Description of the task: The data below needs to be returned exactly, line for line.

Provided data:
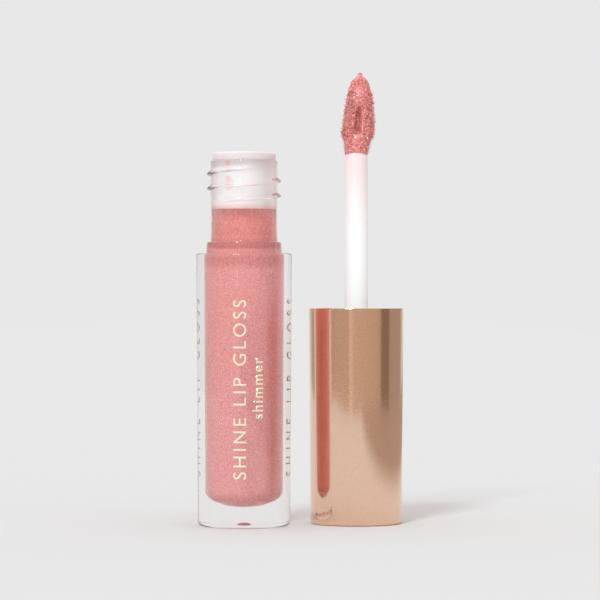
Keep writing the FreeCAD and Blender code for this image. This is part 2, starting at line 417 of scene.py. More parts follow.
def tube_mesh(name, verts, faces):
    mesh = bpy.data.meshes.new(name)
    mesh.from_pydata(verts, [], faces)
    mesh.shade_smooth()
    return mesh


# Bottle sizes

RIM_R = 9.1 * MM
BODY_TOP = 51.74 * MM
BASE_R = 8.8 * MM
BASE_ROUND = 0.85 * MM
RIM_ROUND = 0.28 * MM
RECESS_DEEP = 0.12 * MM
RECESS_R = 7.2 * MM
STANDING_R = 7.7 * MM
GATE_R = 1.3 * MM
GATE_RISE = 0.95 * MM
GATE_STEPS = 10
NECK_R = 6.38 * MM
NECK_BORE_R = 3.95 * MM
RING_LOW_R = 7.24 * MM
RING_TOP_R = 7.12 * MM
RING_TOP = 53.93 * MM
CAVITY_R = 4.85 * MM
CAVITY_BASE_R = 4.68 * MM
CAVITY_MID = 3.9 * MM
CAVITY_EDGE = 5.45 * MM
CAVITY_ROUND = 2.4 * MM
THROAT_LOW = 52.2 * MM
THROAT_TOP = 55.2 * MM
THROAT_ROUND = 1.0 * MM
PITCH = 2.8 * MM
THREAD_LOW = 61.25 * MM
THREAD_TURNS = 2.2
THREAD_START = math.radians(-140)
THREAD_RUNOUT = 0.07
THREAD_SKIN = 0.3 * MM
THREAD_ROWS = 120
ROWS_LOW = THREAD_LOW - 0.2 * MM
ROWS_HIGH = NECK_TOP - 0.35 * MM
RIDGE_HIGH = 0.67 * MM
RIDGE_LEAD = 0.24 * MM
RIDGE_CREST = 0.20 * MM
RIDGE_ROOT = 1.18 * MM
PLASTIC_IOR = 1.57
PLASTIC_TINT = (0.97, 0.955, 0.95, 1.0)


# Materials

def lamps_through(t, solid, tint, share=None):
    """Lets lamps shine through a shader: see-through to rays towards a lamp only."""
    through = t.add("ShaderNodeBsdfTransparent", {"Color": tint}).outputs[0]
    passed = t.add("ShaderNodeLightPath").outputs["Is Shadow Ray"]
    if share:
        passed = t.math("MULTIPLY", passed, share)
    return t.add("ShaderNodeMixShader", {0: passed, 1: solid, 2: through}).outputs[0]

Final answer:
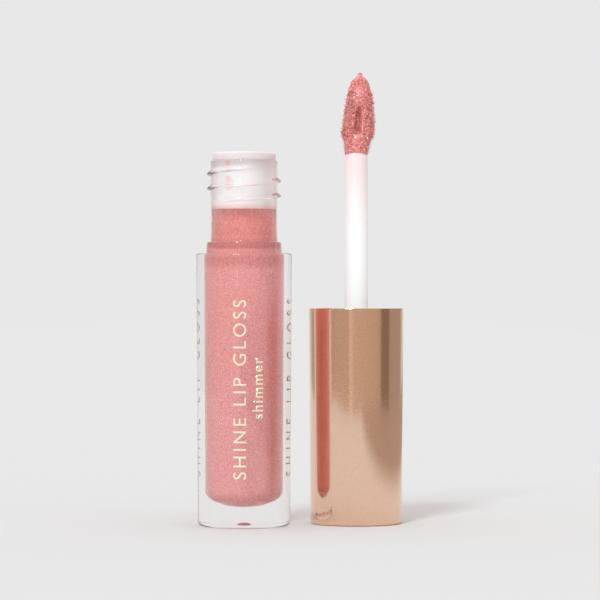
Keep writing the FreeCAD and Blender code for this image. This is part 2, starting at line 417 of scene.py. More parts follow.
def tube_mesh(name, verts, faces):
    mesh = bpy.data.meshes.new(name)
    mesh.from_pydata(verts, [], faces)
    mesh.shade_smooth()
    return mesh


# Bottle sizes

RIM_R = 9.1 * MM
BODY_TOP = 51.74 * MM
BASE_R = 8.8 * MM
BASE_ROUND = 0.85 * MM
RIM_ROUND = 0.28 * MM
RECESS_DEEP = 0.12 * MM
RECESS_R = 7.2 * MM
STANDING_R = 7.7 * MM
GATE_R = 1.3 * MM
GATE_RISE = 0.95 * MM
GATE_STEPS = 10
NECK_R = 6.38 * MM
NECK_BORE_R = 3.95 * MM
RING_LOW_R = 7.24 * MM
RING_TOP_R = 7.12 * MM
RING_TOP = 53.93 * MM
CAVITY_R = 4.85 * MM
CAVITY_BASE_R = 4.68 * MM
CAVITY_MID = 3.9 * MM
CAVITY_EDGE = 5.45 * MM
CAVITY_ROUND = 2.4 * MM
THROAT_LOW = 52.2 * MM
THROAT_TOP = 55.2 * MM
THROAT_ROUND = 1.0 * MM
PITCH = 2.8 * MM
THREAD_LOW = 61.25 * MM
THREAD_TURNS = 2.2
THREAD_START = math.radians(-140)
THREAD_RUNOUT = 0.07
THREAD_SKIN = 0.3 * MM
THREAD_ROWS = 120
ROWS_LOW = THREAD_LOW - 0.2 * MM
ROWS_HIGH = NECK_TOP - 0.35 * MM
RIDGE_HIGH = 0.67 * MM
RIDGE_LEAD = 0.24 * MM
RIDGE_CREST = 0.20 * MM
RIDGE_ROOT = 1.18 * MM
PLASTIC_IOR = 1.57
PLASTIC_TINT = (0.97, 0.955, 0.95, 1.0)


# Materials

def lamps_through(t, solid, tint, share=None):
    """Lets lamps shine through a shader: see-through to rays towards a lamp only."""
    through = t.add("ShaderNodeBsdfTransparent", {"Color": tint}).outputs[0]
    passed = t.add("ShaderNodeLightPath").outputs["Is Shadow Ray"]
    if share:
        passed = t.math("MULTIPLY", passed, share)
    return t.add("ShaderNodeMixShader", {0: passed, 1: solid, 2: through}).outputs[0]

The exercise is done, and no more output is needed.